La réforme du lycée GT et du bac
L’organisation des enseignements a été modifiée en profondeur par cette reforme : spécialisation précoce, disparition des mathématiques du tronc commun, partage de certaines spés entre plusieurs disciplines, éclatement du groupe classe, etc. En ce qui concerne les mathématiques, il serait question qu’elles réapparaissent dans le tronc commun des la rentrée 2022. Si cette annonce électoraliste de Macron est appliquée, elle sera financée en HSA et en faisant appel à des contractuel⋅les, alors que des centaines n’ont pas été renouvelées l’an dernier. Il reste que les chiffres sont têtus : « Il y avait 90 % des élèves de terminale qui avaient un enseignement en mathématiques avant sa réforme. On est tombé à 59 %. » Cela a eu de plus un impact sur l’orientation dans les filières scientifiques pour les filles. Quand on sait que l’égalité femmes hommes était une grande cause du quinquennat, on ne peut que rire jaune !
La reforme du bac a, elle, fait passer 40 % de l’évaluation en contrôle continu intégral, cassant le caractère national du bac et donnant une importance démesurée aux deux enseignements de spécialité maintenus en terminale. Le fiasco des E3C a été bien organisé pour aboutir à ce qui était la volonté initiale du gouvernement. Les sources d’inégalités entre les élèves ont explosé et les rapports entre les élèves et les enseignant⋅es, devenues certificateur⋅trices permanent⋅es, ont été profondément bouleversés.
Mise au pas dans le 1er degré
Pendant 5 ans, Blanquer a répété à l’envi que le 1er degré était la priorité du gouvernement. Il a pleinement utilisé sa mesure de dédoublement des classes de CP et CE1 en REPS/REPS+ pour démontrer cette assertion. Ce dispositif a pourtant été financé en partie en prenant sur les autres classes.
La priorité a surtout été de restreindre la liberté pédagogique et de renforcer les hiérarchies intermédiaires. On l’a vu avec le recentrage sur les « fondamentaux », via notamment le plan de formation français et maths, ou encore avec les diverses tentatives de faire des directeur trices des supérieur es hiérarchiques. Un temps abandonné à la suite des mobilisations contre la loi Blanquer, cette mesure a été partiellement réalisée à travers la loi Rilhac. L’expérimentation menée à Marseille va bien plus loin en étendant largement les prérogatives des directions d’école, y compris un pouvoir dans les affectations des personnels.

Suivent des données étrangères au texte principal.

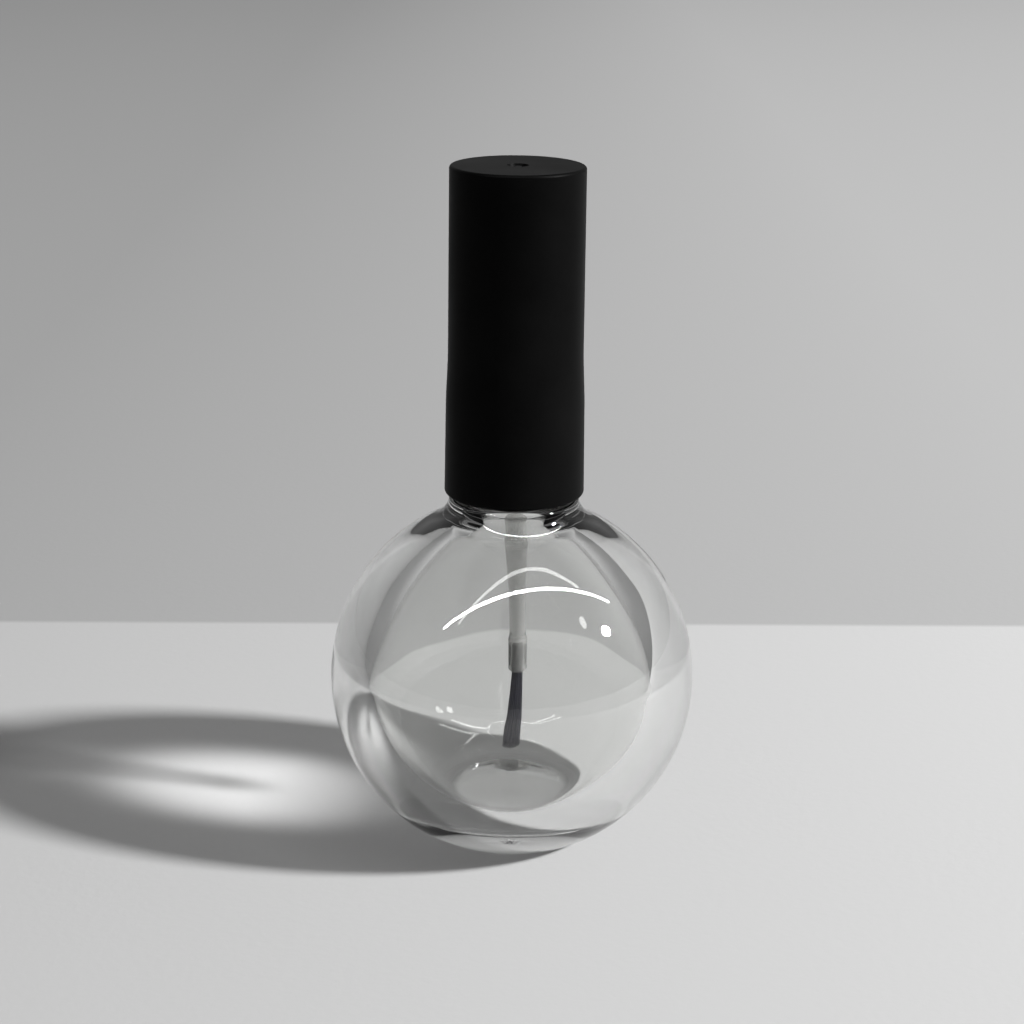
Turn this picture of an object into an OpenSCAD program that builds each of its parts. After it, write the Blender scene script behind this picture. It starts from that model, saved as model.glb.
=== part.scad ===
// Nail polish bottle: a clear glass ball with a threaded neck, a tall two-part screw cap
// and a brush that hangs from the cap into the ball.
// Millimetres, +Z up. The origin is the centre of the base, on the table.

/* [Glass ball] */
// Outside diameter of the ball
ball_d = 39.9; // [39:0.1:41]
// Height of the ball's centre above the table
ball_z = 17.85; // [17.6:0.05:18.1]
// Diameter of the hollow's round bowl
bowl_d = 30.2; // [29.8:0.1:30.6]
// Height of the bowl's centre above the table
bowl_z = 17.7; // [17.5:0.1:17.9]
// Radius of the rounded edge between the bowl and the flank above it
edge_r = 5; // [4:0.5:6]
// Profile radius of the flank that rises to the neck
flank_r = 21.5; // [20:0.5:23]
// Height of the inside floor above the table
floor_z = 5.6; // [5.2:0.1:6]
// Fillet radius between the floor and the bowl
floor_fillet = 2.5; // [2:0.1:3]
// Rounding of the heel, where the ball meets the table
heel_r = 1; // [0.5:0.1:1.5]
// Radius of the shallow push-up under the base
punt_r = 7.2; // [6:0.1:7.6]
// Depth of the push-up
punt_depth = 0.5; // [0.2:0.1:0.8]

/* [Neck] */
// Radius of the collar that the ball rises into
collar_r = 6.9; // [6.8:0.05:7]
// Fillet radius between the ball and the collar
shoulder_fillet = 3.6; // [3.2:0.1:3.8]
// Height of the collar's top above the table
collar_z = 38.5; // [38.4:0.05:38.55]
// Radius of the neck between its threads
neck_r = 5.65; // [5.6:0.01:5.7]
// Height of the neck above the collar
neck_h = 11.1; // [11:0.1:11.2]
// Radius of the bore through the neck
bore_r = 3.7; // [3.5:0.05:3.8]
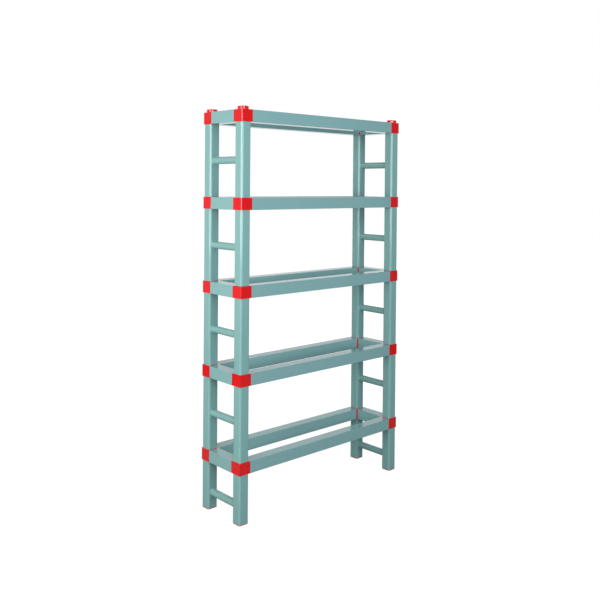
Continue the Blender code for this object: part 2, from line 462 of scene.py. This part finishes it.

Il n’a jamais été question en revanche de s’attaquer aux graves problèmes que connaît l’école comme, par exemple, les manques flagrants en termes de remplacements, avec les incitations plus ou moins officielles faites aux parents de garder leurs enfants en cas d’absence.
Et bien d’autres choses…
La politique de Macron en matière éducative a fait de nombreux autres dégâts en seulement 5 ans. On pense notamment à la mise en place des PIAL qui a considérablement dégradé les conditions de travail des AESH et a fortement fragilisé l’accompagnement des élèves en situation de handicap. Malgré la lutte des AESH organisée à de nombreux endroits, le gouvernement n’a rien cédé à ces personnels précaires.
On pense aussi à la création de Parcoursup pour les élèves de Terminale qui a aggravé la sélection dans les formations du supérieur. Des élèves se retrouvent sans aucune proposition d’orientation et de plus en plus de familles sont prêtes à payer des écoles privées pour être sûres de voir leur enfant avoir une formation pour le mois de septembre suivant, voire à faire appel à des conseiller⋅es Parcoursup privé⋅es. Citons encore, parmi d’autres attaques, les remises en cause de l’éducation prioritaire, les plans d’évaluation des écoles et établissements ou la réforme de la formation initiale des enseignant⋅es.
Outre ces bouleversements profonds, il restera de ce mandat le sentiment d’avoir été méprisé es de bout en bout. Les ordres et contre ordres se sont succédés par voie de presse. Les suppressions de postes ont été nombreuses chaque année, en particulier dans le 2nd degré. Loués dans les médias par le ministre, les personnels n’ont jamais vu leurs salaires augmenter, mises à part quelques primes pour une partie seulement des agents. L’augmentation indiciaire que nous réclamons avec force, lorsqu’elle est envisagée, est toujours associée à une augmentation de la charge de travail.
En 2019, quand Blanquer a dévoilé sa loi pour une école de la confiance, on scandait en manifestation « la confiance cela se gagne, cela ne se décrète pas ! » On pourrait dire exactement cela en 2022. On pourrait même parler d’un sentiment de défiance.